The general problem is that our CI configuration is not stored in core but in a separate repository. Hence, it's far from trivial to know which node/npm version was used to run CI for which commit in core.

The specific problem is that I sometimes (admittedly rarely) need to debug problems introduced years ago. I was debugging such problem recently. The only idea I had on how to figure out which commit introduced the problem was to run git bisect on a very long range of commits in core. (Very long in this case was years.) git bisect was running a Selenium test to see if the checked our version was good or bad. Since the last good commit in core was several years old, I was not sure if the current version of node (v18) and/or npm (v10) would run the Selenium test several years old correctly.

It all worked just fine, but I could see it not working in a similar case.

If one of our dev dependencies has a minimum engine version, npm already enforces that.
What's in our code that warrants a separate or higher minimum Node version than the dev dependencies we use?

I thought it was a good idea to document in a machine-readable way which version of node and npm our CI uses at the time. I didn't think about dev dependencies and their requirements.

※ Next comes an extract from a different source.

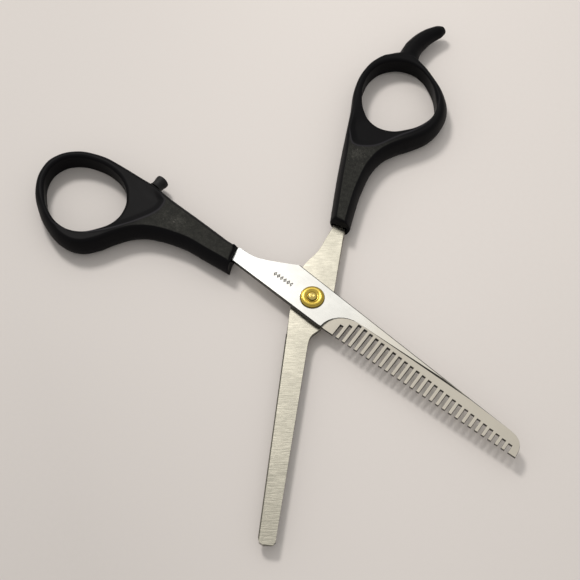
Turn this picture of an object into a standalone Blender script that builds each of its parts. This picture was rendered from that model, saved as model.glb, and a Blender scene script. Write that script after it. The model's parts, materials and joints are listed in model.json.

I read through T258562 but this only mentions:

NPM dependencies fail to install for some repositories (TODO: examples?) because they expect a specific Node version.

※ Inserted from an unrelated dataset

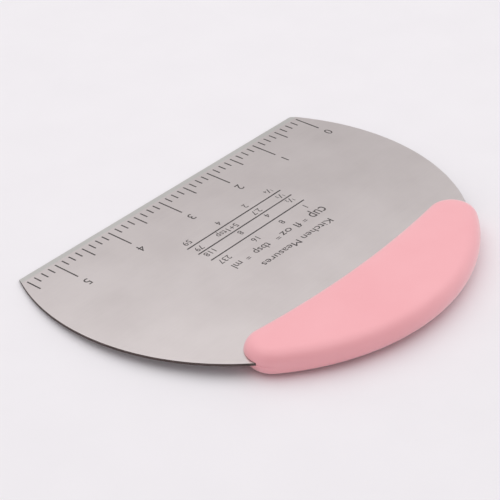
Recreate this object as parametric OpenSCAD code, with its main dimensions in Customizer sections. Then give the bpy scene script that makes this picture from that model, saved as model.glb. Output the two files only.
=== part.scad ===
// Bowl scraper: a round steel blade with one straight ruled edge, held between
// the two moulded shells of a crescent handle. It lies as it does on a table:
// on the ruled edge and on the underside of the handle.
// Lengths are in millimetres. The tool is drawn flat first, with the ruled edge
// along X, the handle towards -Y and Z = 0 at the middle of the blade's sheet.

/* [Blade] */
// Radius of the blade's curved edge
blade_r = 79.4; // [72:0.1:90]
// Distance from the ruled edge to the centre of the curve
blade_centre = 37; // [32:0.5:42]
// Thickness of the sheet
blade_t = 1; // [0.8:0.1:1.5]
// Width of the ground bevel along the ruled edge
bevel_w = 2.5; // [1:0.1:3]
// Thickness left at the ruled edge
edge_t = 0.6; // [0.3:0.05:0.7]
// Chamfer that breaks the curved edge
edge_break = 0.15; // [0.05:0.05:0.25]

/* [Ruler] */
// Spacing of the ruler's lines, an eighth of an inch
tick_pitch = 3.175; // [3:0.025:4]
// Distance from the ruled edge to the start of each line
tick_start = 3.5; // [3.1:0.1:5]
// Length of an eighth line
tick_short = 3.5; // [2:0.1:5]
// Length of a half-inch line
tick_half = 6.5; // [5:0.1:9]
// Length of an inch line
tick_inch = 11.2; // [9:0.1:14]
// Width of every engraved line
line_w = 0.35; // [0.2:0.05:0.6]
// Depth of every engraved line
line_depth = 0.05; // [0.03:0.01:0.1]

/* [Table of measures] */
// Distance from the ruled edge to the first rule of the table
table_start = 32.4; // [28:0.1:36]
// Step from the first rule to the second
table_row_1 = 5.1; // [4:0.1:8]
// Step from the second rule to the third
table_row_2 = 5.8; // [4:0.1:8]
// Length of the rules
table_w = 49; // [30:1:60]
// Distance from the middle of the blade to the middle of the rules
table_shift = 1.8; // [-10:0.1:10]

/* [Handle outline] */
// Depth of the handle at its middle
grip_w = 34.3; // [30:0.1:40]
// How far the handle stands past the blade's curved edge at the middle
grip_margin = 4.1; // [3.5:0.1:6]
// How far the centre of the handle's back curve lies behind the blade's centre
grip_shift = 4.7; // [2:0.1:5]
// Radius of the hollow front edge
front_r = 322; // [200:1:600]
// Radius of the rounded ends
end_r = 9.1; // [8.8:0.1:11]

/* [Handle section] */
// Thickness of the whole handle
grip_t = 10; // [9:0.1:13]
// Radius of the rolled rim
rim_r = 3.4; // [2.8:0.1:3.6]
// Width of the gently curved shoulder inside the rim
shoulder_w = 5; // [3:0.1:5.2]
// Radius of the shoulder
shoulder_r = 25; // [20:1:60]
// Chamfer of the parting edge round the two ends
seam_break = 0.2; // [0.1:0.05:0.3]

/* [Handle inside] */
// Thickness of the broad faces
skin = 2; // [1.6:0.1:2.4]
// Width of the solid rim round the pockets
rim_w = 2.6; // [2.2:0.1:3.5]
// Width of the blade's edge that the rim holds
land_w = 1.5; // [1:0.1:3]
// Play round the blade's curved edge
blade_play = 0.2; // [0.1:0.05:0.4]
// Gap between the blade and the upper shell
blade_gap = 0.15; // [0.05:0.05:0.3]
// Spacing of the ribs
rib_pitch = 13; // [11:0.5:14]
// Thickness of the ribs
rib_t = 1.2; // [0.8:0.1:1.6]

/* [Posts] */
// Number of posts that join the shells
post_count = 4; // [2:2:4]
// Diameter of a post
post_d = 5; // [4:0.1:6]
// Play of a post in the blade's hole
post_play = 0.3; // [0.2:0.05:0.5]
// Play of a post in its socket
socket_play = 0.05; // [0.02:0.01:0.1]
// Wall of the bosses round the posts and sockets
boss_wall = 1.6; // [1.2:0.1:2.4]
// Gap between the end of a post and the bottom of its socket
post_end_gap = 0.3; // [0.1:0.1:0.6]

/* [Hidden] */
$fa = 1;
$fs = 0.4;

blade_colour = [0.79, 0.77, 0.77];
grip_colour = [0.97, 0.74, 0.78];

// How far cutting shapes run past what they cut.
over = 1;
// Long enough to reach past the whole blade.
far = 2 * blade_r;

// Outline of the handle. Distances from the ruled edge towards the handle are
// called reach. The back curve and the hollow front edge have their centres on
// the middle line, and each end is a circle that touches both of them.
back_r = blade_r + grip_margin - grip_shift;
back_centre = blade_centre + grip_shift;
grip_back = back_centre + back_r;
grip_front = grip_back - grip_w;
front_centre = grip_front - front_r;
centre_gap = back_centre - front_centre;
end_from_front = front_r + end_r;
end_from_back = back_r - end_r;
end_reach = front_centre + (pow(end_from_front, 2) - pow(end_from_back, 2) + pow(centre_gap, 2))
    / (2 * centre_gap);
end_x = sqrt(pow(end_from_front, 2) - pow(end_reach - front_centre, 2));
// Half angles of the back curve and the front edge between the end circles.
back_angle = atan2(end_x, end_reach - back_centre);
front_angle = atan2(end_x, end_reach - front_centre);

// Section of one shell, drawn with x as the distance in from the outline.
shell_h = grip_t / 2;
shoulder_angle = asin(shoulder_w / shoulder_r);
profile_w = rim_r + shoulder_w * (1 - rim_r / shoulder_r);
rim_centre = [rim_r, shell_h - shoulder_r + (shoulder_r - rim_r) * cos(shoulder_angle)];
shoulder_centre = [profile_w, shell_h - shoulder_r];
rim_normal = [-sin(shoulder_angle), cos(shoulder_angle)];

// Spine: the curve along the middle of the handle, where the posts stand.
spine_reach = grip_back - grip_w / 2;
spine_rise = spine_reach - end_reach;
spine_r = (pow(end_x, 2) + pow(spine_rise, 2)) / (2 * spine_rise);
spine_centre = spine_reach - spine_r;
post_r = post_d / 2;
post_pitch = 2 * rib_pitch;
boss_r = post_r + socket_play + boss_wall;

// Ruler on the blade.
chord_half = sqrt(pow(blade_r, 2) - pow(blade_centre, 2));
tick_count = floor(2 * chord_half / tick_pitch);
ruler_w = tick_count * tick_pitch;

// Resting pose. The tool rests on the lower corner of the ruled edge and on the
// lower shell's shoulder, which lies nearest to that edge at the handle's ends.
rest_reach = end_reach - (end_r - profile_w);
rest_drop = shell_h - shoulder_r - blade_t / 2;
tilt = atan2(rest_drop, rest_reach)
    + asin(shoulder_r / sqrt(pow(rest_reach, 2) + pow(rest_drop, 2)));
// Outermost point of the tilted handle, on the lower shell's rim.
rest_back = (grip_back - rim_r) * cos(tilt) + rim_centre[1] * sin(tilt) + rim_r;
lift = blade_t / 2 * cos(tilt);

// Turns the flat tool into its resting pose, with the origin under the middle.
module resting() {
    translate([0, rest_back / 2, lift]) rotate([-tilt, 0, 0]) children();
}

// Point on the spine at a distance x from the tool's middle.
function spine_point(x) = [x, -(spine_centre + sqrt(pow(spine_r, 2) - pow(x, 2)))];

// X positions of the posts.
function post_xs() = [for (i = [0:post_count - 1]) (i - (post_count - 1) / 2) * post_pitch];

// Direction in the plane, as a unit vector.
function heading(angle) = [cos(angle), sin(angle)];

// Full disc of the blade with a broken edge, standing on its middle plane.
module blade_disc() {
    half = blade_t / 2;
    rim = blade_r - edge_break;
    rotate_extrude()
        polygon([[0, -half], [rim, -half], [blade_r, edge_break - half],
            [blade_r, half - edge_break], [rim, half], [0, half]]);
}

// Everything beyond the ruled edge, and the wedge ground off along it.
module edge_waste() {
    rotate([90, 0, 90])
        linear_extrude(far, center = true)
            polygon([[-bevel_w, blade_t / 2], [0, edge_t - blade_t / 2], [0, -blade_t],
                [far, -blade_t], [far, blade_t], [-bevel_w, blade_t]]);
}

// One engraved line, from its start at the given place towards the handle.
module tick(x, length) {
    translate([x - line_w / 2, -tick_start - length, blade_t / 2 - line_depth])
        cube([line_w, length, line_depth + over]);
}

// Length of a ruler line: long on the inch, middling on the half inch.
function tick_length(i) = i % 8 == 0 ? tick_inch : i % 4 == 0 ? tick_half : tick_short;

// The ruler counts from the zero mark at +X to the far end at -X.
module ruler() {
    for (i = [0:tick_count]) tick(ruler_w / 2 - i * tick_pitch, tick_length(i));
}

// The three rules of the table of measures.
module table_rules() {
    for (reach = [table_start, table_start + table_row_1, table_start + table_row_1 + table_row_2])
        translate([table_shift - table_w / 2, -reach - line_w / 2, blade_t / 2 - line_depth])
            cube([table_w, line_w, line_depth + over]);
}

// A round column at each post, between two heights.
module at_posts(r, low, high) {
    for (x = post_xs()) translate(concat(spine_point(x), low)) cylinder(r = r, h = high - low);
}

module blade() {
    color(blade_colour) resting() difference() {
        translate([0, -blade_centre, 0]) blade_disc();
        edge_waste();
        at_posts(post_r + post_play, -blade_t, blade_t);
        ruler();
        table_rules();
    }
}

// Lines from an end's centre through the points where it touches the two
// curves. They part the handle's middle from its ends, and run a little past it.
parting_length = 2 * end_r;
to_front = parting_length * heading(90 + front_angle);
to_back = parting_length * heading(back_angle - 90);
end_centre = [end_x, -end_reach];

// Area of the handle's middle, between the parting lines of both ends.
module middle_zone() {
    half = [end_centre + to_front, end_centre, end_centre + to_back, [end_x + to_back[0], -far]];
    polygon(concat(half, [for (i = [len(half) - 1:-1:0]) [-half[i][0], half[i][1]]]));
}

// Area of the end at +X, outside its parting lines.
module end_zone() {
    polygon([end_centre, end_centre + to_back, end_centre + [far, to_back[1]],
        end_centre + [far, to_front[1]], end_centre + to_front]);
}

// The handle's middle between the two curves, drawn in all round by the inset.
module middle_outline(inset) {
    intersection() {
        difference() {
            translate([0, -back_centre]) circle(back_r - inset);
            translate([0, -front_centre]) circle(front_r + inset);
        }
        middle_zone();
    }
}

// The whole outline of the handle, drawn in all round by the inset.
module outline(inset) {
    middle_outline(inset);
    for (side = [0, 1])
        mirror([side, 0])
            intersection() {
                translate(end_centre) circle(end_r - inset);
                end_zone();
            }
}

// Section of a shell from its outline inwards: wall, rolled rim, shoulder and,
// for the ends, the flat that is left inside it.
module shell_profile(flat, chamfer) {
    difference() {
        union() {
            square([profile_w, rim_centre[1]]);
            intersection() {
                translate(rim_centre) circle(rim_r);
                polygon([rim_centre, rim_centre - [2 * rim_r, 0],
                    rim_centre + [-2 * rim_r, 2 * rim_r], rim_centre + 2 * rim_r * rim_normal]);
            }
            intersection() {
                translate(shoulder_centre) circle(shoulder_r);
                polygon([[rim_r, 0], rim_centre, rim_centre + 2 * rim_r * rim_normal,
                    [profile_w, 2 * shell_h], [profile_w, 0]]);
            }
            if (flat > 0) translate([profile_w, 0]) square([flat, shell_h]);
        }
        if (chamfer > 0) polygon([[-over, chamfer + over], [-over, -over], [chamfer + over, -over]]);
    }
}

// Section of a rounded end, from its centre at x = 0 out to its rim.
module end_profile() {
    intersection() {
        translate([end_r, 0]) mirror([1, 0]) shell_profile(end_r, seam_break);
        square([end_r, shell_h]);
    }
}

// Solid form of one shell, standing on the parting plane.
module shell_form() {
    linear_extrude(shell_h) middle_outline(profile_w);
    translate([0, -back_centre, 0])
        rotate([0, 0, -90 - back_angle])
            rotate_extrude(angle = 2 * back_angle)
                translate([back_r, 0]) mirror([1, 0]) shell_profile(0, 0);
    translate([0, -front_centre, 0])
        rotate([0, 0, -90 - front_angle])
            rotate_extrude(angle = 2 * front_angle)
                translate([front_r, 0]) shell_profile(0, 0);
    for (side = [0, 1])
        mirror([side, 0, 0])
            translate(end_centre)
                rotate([0, 0, back_angle - 90])
                    rotate_extrude(angle = 180 - back_angle + front_angle) end_profile();
}

// Ribs across the handle, one rib along its spine, and the posts' bosses.
module ribs() {
    side_ribs = floor((end_x - post_r) / rib_pitch);
    for (i = [-side_ribs:side_ribs])
        translate([i * rib_pitch - rib_t / 2, -grip_back]) square([rib_t, grip_back - blade_centre]);
    for (x = post_xs()) translate(spine_point(x)) circle(boss_r);
    difference() {
        translate([0, -spine_centre]) circle(spine_r + rib_t / 2);
        translate([0, -spine_centre]) circle(spine_r - rib_t / 2);
    }
}

// Area of the pockets: inside the rim and the blade's edge, around the ribs.
module pockets() {
    difference() {
        intersection() {
            outline(rim_w);
            translate([0, -blade_centre]) circle(blade_r - land_w);
        }
        ribs();
    }
}

// One shell on the parting plane, with its seat for the blade and its pockets.
module shell(seat_depth) {
    difference() {
        shell_form();
        translate([0, -blade_centre, -over]) cylinder(r = blade_r + blade_play, h = over + seat_depth);
        translate([0, 0, -over]) linear_extrude(over + shell_h - skin) pockets();
    }
}

module upper_handle_shell() {
    color(grip_colour) resting() difference() {
        shell(blade_t / 2 + blade_gap);
        at_posts(post_r + socket_play, -over, shell_h - skin);
    }
}

module lower_handle_shell() {
    color(grip_colour) resting() {
        mirror([0, 0, 1]) shell(blade_t / 2);
        at_posts(post_r, skin - shell_h, shell_h - skin - post_end_gap);
    }
}

blade();
upper_handle_shell();
lower_handle_shell();
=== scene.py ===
import math
from collections import namedtuple

import bmesh
import bpy
from mathutils import Matrix, Vector


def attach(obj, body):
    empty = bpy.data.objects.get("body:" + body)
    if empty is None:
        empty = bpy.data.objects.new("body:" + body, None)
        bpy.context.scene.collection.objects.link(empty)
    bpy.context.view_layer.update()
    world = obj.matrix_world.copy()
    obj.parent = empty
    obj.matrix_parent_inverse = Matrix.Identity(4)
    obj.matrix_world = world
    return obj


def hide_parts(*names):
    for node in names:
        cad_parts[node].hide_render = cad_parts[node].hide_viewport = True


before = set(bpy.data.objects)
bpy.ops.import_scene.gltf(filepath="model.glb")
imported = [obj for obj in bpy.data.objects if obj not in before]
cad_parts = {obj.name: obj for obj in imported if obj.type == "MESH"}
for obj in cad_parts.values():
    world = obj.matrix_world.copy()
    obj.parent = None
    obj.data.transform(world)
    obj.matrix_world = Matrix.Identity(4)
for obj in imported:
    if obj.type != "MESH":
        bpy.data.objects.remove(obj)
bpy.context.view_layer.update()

# A bowl scraper. Lengths are in millimetres. Each piece is drawn flat, with the ruled edge along
# X, the handle towards -Y and Z = 0 at the middle of the blade's sheet, and is then laid in its
# resting pose in metres. A reach is a distance from the ruled edge towards the handle.
MM = 0.001
QUARTER = math.pi / 2

# The blade, as the solids have it.
BLADE_R = 79.4
BLADE_CENTRE = 37.0  # reach of the middle of its curve
BLADE_T = 1.0
BEVEL_W = 2.5        # strip that is ground thinner along the ruled edge
EDGE_T = 0.6         # what is left of the sheet at that edge
BLADE_PLAY = 0.2     # round the blade's curve, in its seat
BLADE_GAP = 0.15     # between the blade and the upper shell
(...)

This states that some package (which?) in some repo (which?) fail to install on Node < 10 because a dependency requires Node 10+, and npm-install told you immediately upon trying. That's pretty good.

We created that task years ago because we were not able to install dependencies locally. I remember creating the task and planning to update it with more data but I never did. Now I don't remember the specific problem.

What about this do we hope to improve, and what (else) would someone need to do to gain that benefit?

The improvement is a machine-readable statement which version of node/npm that commit was tested with. Would that benefit anybody (besides my very specific need) it's hard to tell.

Node 10 is more than 6 years old now. Has this intervention only has proven valuable for that kind of very old system, or does it also change current code issues?

This is not node v10 specific. The original task was about a specific problem in node v10. I have closed that task and opened a new one because the old task was specific to node v10 problem (that we no longer have) and this one is a more general one.

@Jdforrester-WMF had a good point in 1069192:

Can you explain why? None of our toolchain pays any attention to this field, it just drifts and causes confusion until we remove it again.

The problem that I don't have the solution to is that our toolchain doesn't pay attention to the node and npm values in engines, causing the drift.

The only idea I had was to add engine-strict but that's a pretty nuclear option. My idea was to first test if there's any opposition to adding engines before considering how to solve the problem of it being up to date.

My idea was to first test if there's any opposition to adding engines before considering how to solve the problem of it being up to date.

I didn't think there would be much opposition to adding engines since it's present in various wikimedia repositories. How useful and correct node/npm version in engines are, I don't know.

Thanks @Krinkle and @Jdforrester-WMF for the feedback. Please let me know if you have further questions. I don't plan to continue working on this, so I'm resolving the task.